_JOB_
Return the listing below word for word.
···
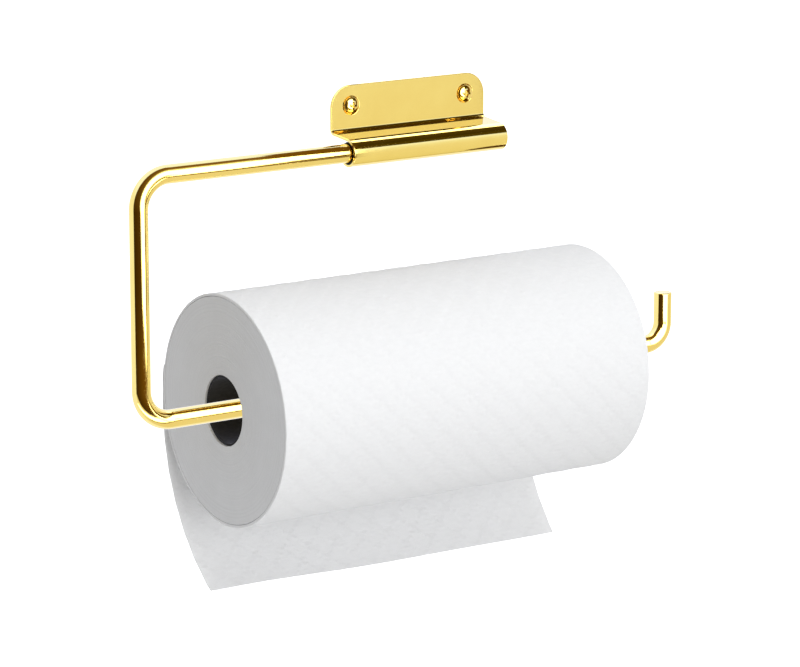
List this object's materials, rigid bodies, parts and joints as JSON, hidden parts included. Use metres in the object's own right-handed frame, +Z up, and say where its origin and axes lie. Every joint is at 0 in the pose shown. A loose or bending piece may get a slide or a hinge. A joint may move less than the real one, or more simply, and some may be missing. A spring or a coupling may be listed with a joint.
{
  "type": "paper towel holder",
  "caption": "Wall-mounted swing-arm paper towel holder: a bent plate with a rolled barrel carries a bent rod that holds a roll of paper.",
  "frame": {"origin": "centre of the plate's back face, on the wall", "axes": "+Y into the wall, +X along the barrel from its open left end to its plugged right end, +Z up with the arm hanging down"},
  "size_m": [0.3248, 0.1164, 0.248],
  "materials": {
    "polished_gold": "polished gold plate, mirror-bright",
    "black_nylon": "matte black nylon",
    "zinc_steel": "satin zinc plate",
    "towel_paper": "matte embossed tissue paper",
    "core_cardboard": "matte spiral-wound card"
  },
  "bodies": {
    "bracket": {"wall_bracket": "polished_gold", "left_bush": "black_nylon", "right_bush": "black_nylon", "end_plug": "black_nylon", "mounting_screw_left": "polished_gold", "mounting_screw_right": "polished_gold"},
    "arm": {"swing_arm": "polished_gold", "retaining_washer": "zinc_steel", "retaining_screw": "zinc_steel"},
    "roll": {"paper_winding": "towel_paper", "cardboard_core": "core_cardboard"},
    "sheet": {"loose_sheet": "towel_paper"}
  },
  "joints": [
    {"name": "arm_swing", "type": "hinge", "parent": "bracket", "child": "arm", "pos_m": [0, -0.0156, -0.0184], "axis": [-1, 0, 0], "range_deg": [-5, 155]},
    {"name": "roll_spin", "type": "hinge", "parent": "arm", "child": "roll", "pos_m": [0, -0.0156, -0.1384], "axis": [1, 0, 0], "continuous": true},
    {"name": "sheet_hang", "type": "hinge", "parent": "arm", "child": "sheet", "pos_m": [0, -0.0156, -0.1384], "axis": [-1, 0, 0], "range_deg": [-160, 10]}
  ],
  "couplings": [
    {"joint": "sheet_hang", "follows": "arm_swing", "ratio": -1}
  ]
}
···
_COMPLETE ANSWER_
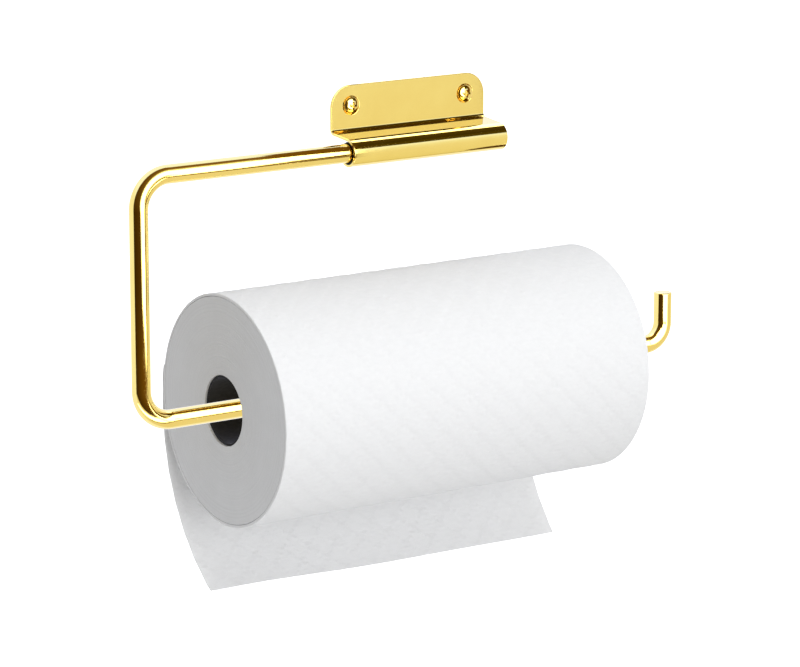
List this object's materials, rigid bodies, parts and joints as JSON, hidden parts included. Use metres in the object's own right-handed frame, +Z up, and say where its origin and axes lie. Every joint is at 0 in the pose shown. A loose or bending piece may get a slide or a hinge. A joint may move less than the real one, or more simply, and some may be missing. A spring or a coupling may be listed with a joint.
{
  "type": "paper towel holder",
  "caption": "Wall-mounted swing-arm paper towel holder: a bent plate with a rolled barrel carries a bent rod that holds a roll of paper.",
  "frame": {"origin": "centre of the plate's back face, on the wall", "axes": "+Y into the wall, +X along the barrel from its open left end to its plugged right end, +Z up with the arm hanging down"},
  "size_m": [0.3248, 0.1164, 0.248],
  "materials": {
    "polished_gold": "polished gold plate, mirror-bright",
    "black_nylon": "matte black nylon",
    "zinc_steel": "satin zinc plate",
    "towel_paper": "matte embossed tissue paper",
    "core_cardboard": "matte spiral-wound card"
  },
  "bodies": {
    "bracket": {"wall_bracket": "polished_gold", "left_bush": "black_nylon", "right_bush": "black_nylon", "end_plug": "black_nylon", "mounting_screw_left": "polished_gold", "mounting_screw_right": "polished_gold"},
    "arm": {"swing_arm": "polished_gold", "retaining_washer": "zinc_steel", "retaining_screw": "zinc_steel"},
    "roll": {"paper_winding": "towel_paper", "cardboard_core": "core_cardboard"},
    "sheet": {"loose_sheet": "towel_paper"}
  },
  "joints": [
    {"name": "arm_swing", "type": "hinge", "parent": "bracket", "child": "arm", "pos_m": [0, -0.0156, -0.0184], "axis": [-1, 0, 0], "range_deg": [-5, 155]},
    {"name": "roll_spin", "type": "hinge", "parent": "arm", "child": "roll", "pos_m": [0, -0.0156, -0.1384], "axis": [1, 0, 0], "continuous": true},
    {"name": "sheet_hang", "type": "hinge", "parent": "arm", "child": "sheet", "pos_m": [0, -0.0156, -0.1384], "axis": [-1, 0, 0], "range_deg": [-160, 10]}
  ],
  "couplings": [
    {"joint": "sheet_hang", "follows": "arm_swing", "ratio": -1}
  ]
}